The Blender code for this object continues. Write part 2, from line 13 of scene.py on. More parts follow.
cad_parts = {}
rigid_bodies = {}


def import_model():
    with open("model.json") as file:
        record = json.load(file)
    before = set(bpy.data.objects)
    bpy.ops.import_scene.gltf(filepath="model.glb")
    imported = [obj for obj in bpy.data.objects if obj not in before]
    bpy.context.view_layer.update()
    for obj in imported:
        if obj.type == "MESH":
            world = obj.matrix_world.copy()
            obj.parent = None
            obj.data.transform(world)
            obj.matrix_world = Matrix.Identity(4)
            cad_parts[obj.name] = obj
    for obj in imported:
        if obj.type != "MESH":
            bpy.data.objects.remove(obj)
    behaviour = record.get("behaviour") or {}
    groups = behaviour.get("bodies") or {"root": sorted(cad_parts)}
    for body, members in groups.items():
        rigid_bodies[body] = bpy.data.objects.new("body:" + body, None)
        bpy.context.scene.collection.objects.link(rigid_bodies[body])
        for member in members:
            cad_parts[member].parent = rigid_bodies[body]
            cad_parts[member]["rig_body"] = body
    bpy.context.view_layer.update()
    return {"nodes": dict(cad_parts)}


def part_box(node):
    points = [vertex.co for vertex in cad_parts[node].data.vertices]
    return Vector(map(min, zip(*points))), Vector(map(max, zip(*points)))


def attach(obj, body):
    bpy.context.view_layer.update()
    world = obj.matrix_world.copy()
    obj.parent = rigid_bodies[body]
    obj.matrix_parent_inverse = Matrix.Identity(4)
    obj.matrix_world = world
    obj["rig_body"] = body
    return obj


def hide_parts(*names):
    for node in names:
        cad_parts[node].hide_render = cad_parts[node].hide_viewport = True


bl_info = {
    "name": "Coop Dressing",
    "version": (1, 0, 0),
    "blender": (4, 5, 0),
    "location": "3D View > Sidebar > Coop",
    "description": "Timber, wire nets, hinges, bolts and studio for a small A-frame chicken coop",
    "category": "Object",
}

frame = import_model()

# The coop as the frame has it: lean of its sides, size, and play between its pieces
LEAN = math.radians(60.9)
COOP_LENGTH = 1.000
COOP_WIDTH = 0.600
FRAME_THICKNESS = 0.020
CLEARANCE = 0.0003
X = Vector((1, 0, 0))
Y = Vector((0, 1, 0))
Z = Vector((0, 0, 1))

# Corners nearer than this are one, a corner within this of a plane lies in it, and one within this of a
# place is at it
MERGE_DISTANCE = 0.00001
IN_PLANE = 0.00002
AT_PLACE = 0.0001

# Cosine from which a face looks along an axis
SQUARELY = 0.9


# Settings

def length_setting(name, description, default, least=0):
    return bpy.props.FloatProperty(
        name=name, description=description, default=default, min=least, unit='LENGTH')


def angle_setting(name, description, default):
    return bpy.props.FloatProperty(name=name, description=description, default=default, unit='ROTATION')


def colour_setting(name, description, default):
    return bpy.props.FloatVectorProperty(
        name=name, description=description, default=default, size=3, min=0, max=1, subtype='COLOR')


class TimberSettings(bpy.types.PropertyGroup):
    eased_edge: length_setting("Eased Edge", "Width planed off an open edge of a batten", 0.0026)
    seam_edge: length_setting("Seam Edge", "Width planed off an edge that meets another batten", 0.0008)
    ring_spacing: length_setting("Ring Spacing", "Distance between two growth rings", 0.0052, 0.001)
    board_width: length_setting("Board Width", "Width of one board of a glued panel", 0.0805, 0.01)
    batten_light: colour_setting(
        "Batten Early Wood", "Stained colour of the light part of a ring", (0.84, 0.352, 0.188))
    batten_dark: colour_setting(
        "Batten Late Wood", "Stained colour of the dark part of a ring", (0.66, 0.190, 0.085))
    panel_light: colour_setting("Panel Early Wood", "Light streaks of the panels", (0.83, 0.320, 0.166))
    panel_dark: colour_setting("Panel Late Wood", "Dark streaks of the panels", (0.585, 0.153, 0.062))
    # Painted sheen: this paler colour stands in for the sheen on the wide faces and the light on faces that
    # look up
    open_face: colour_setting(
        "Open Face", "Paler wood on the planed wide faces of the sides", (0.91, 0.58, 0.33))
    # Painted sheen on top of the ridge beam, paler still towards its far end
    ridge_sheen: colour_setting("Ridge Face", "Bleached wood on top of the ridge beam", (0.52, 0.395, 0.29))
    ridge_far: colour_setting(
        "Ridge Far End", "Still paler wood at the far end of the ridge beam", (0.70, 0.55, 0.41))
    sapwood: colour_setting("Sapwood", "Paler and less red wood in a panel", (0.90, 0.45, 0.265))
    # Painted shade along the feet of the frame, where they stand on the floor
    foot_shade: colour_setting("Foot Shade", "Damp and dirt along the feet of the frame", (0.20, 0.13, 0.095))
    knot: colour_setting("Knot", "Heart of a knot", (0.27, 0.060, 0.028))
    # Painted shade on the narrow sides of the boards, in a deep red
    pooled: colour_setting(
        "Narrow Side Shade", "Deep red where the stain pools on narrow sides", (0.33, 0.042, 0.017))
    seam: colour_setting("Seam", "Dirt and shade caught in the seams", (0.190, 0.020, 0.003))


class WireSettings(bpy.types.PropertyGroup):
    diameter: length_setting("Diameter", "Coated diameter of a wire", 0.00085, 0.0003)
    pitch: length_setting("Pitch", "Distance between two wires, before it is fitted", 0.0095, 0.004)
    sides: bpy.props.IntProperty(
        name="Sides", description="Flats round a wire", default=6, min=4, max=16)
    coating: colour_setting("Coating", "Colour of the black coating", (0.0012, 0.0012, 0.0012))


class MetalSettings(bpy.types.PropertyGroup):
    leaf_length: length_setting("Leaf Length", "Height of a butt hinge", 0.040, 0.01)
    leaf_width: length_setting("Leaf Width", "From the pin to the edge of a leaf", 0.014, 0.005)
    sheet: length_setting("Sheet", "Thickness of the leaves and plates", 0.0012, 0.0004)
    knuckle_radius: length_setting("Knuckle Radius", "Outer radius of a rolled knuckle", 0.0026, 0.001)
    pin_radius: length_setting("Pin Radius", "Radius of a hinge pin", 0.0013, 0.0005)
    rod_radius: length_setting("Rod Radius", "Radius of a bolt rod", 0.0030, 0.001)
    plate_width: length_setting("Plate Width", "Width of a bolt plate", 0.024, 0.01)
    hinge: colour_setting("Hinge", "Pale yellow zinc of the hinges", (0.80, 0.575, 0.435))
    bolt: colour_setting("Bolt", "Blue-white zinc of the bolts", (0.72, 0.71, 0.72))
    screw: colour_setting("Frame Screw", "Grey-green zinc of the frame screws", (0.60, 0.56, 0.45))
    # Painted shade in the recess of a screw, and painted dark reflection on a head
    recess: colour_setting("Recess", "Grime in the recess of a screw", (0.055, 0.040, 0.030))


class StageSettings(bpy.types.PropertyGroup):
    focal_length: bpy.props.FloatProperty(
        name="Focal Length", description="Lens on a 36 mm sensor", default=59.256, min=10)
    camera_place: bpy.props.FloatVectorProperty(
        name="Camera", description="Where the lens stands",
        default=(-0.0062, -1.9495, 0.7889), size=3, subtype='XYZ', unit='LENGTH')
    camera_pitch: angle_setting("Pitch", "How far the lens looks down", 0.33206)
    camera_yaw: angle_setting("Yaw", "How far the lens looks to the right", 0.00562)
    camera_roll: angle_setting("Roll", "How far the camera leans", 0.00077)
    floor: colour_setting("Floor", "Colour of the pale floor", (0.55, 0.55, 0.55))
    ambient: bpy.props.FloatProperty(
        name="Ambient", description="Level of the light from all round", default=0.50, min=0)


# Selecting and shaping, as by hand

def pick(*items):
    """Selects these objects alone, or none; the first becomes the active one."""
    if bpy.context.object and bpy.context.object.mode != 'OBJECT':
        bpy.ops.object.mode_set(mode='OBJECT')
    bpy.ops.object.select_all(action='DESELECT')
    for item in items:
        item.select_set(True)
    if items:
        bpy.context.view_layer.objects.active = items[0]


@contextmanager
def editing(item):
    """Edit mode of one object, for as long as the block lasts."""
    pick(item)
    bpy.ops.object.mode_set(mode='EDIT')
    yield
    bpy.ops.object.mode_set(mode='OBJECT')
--
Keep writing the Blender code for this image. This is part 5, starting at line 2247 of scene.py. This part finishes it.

▶ **Problem to work on**
From the entries above, pull out each line that includes "Identity".

▶ **Result of the exercise**
            obj.matrix_world = Matrix.Identity(4)
    obj.matrix_parent_inverse = Matrix.Identity(4)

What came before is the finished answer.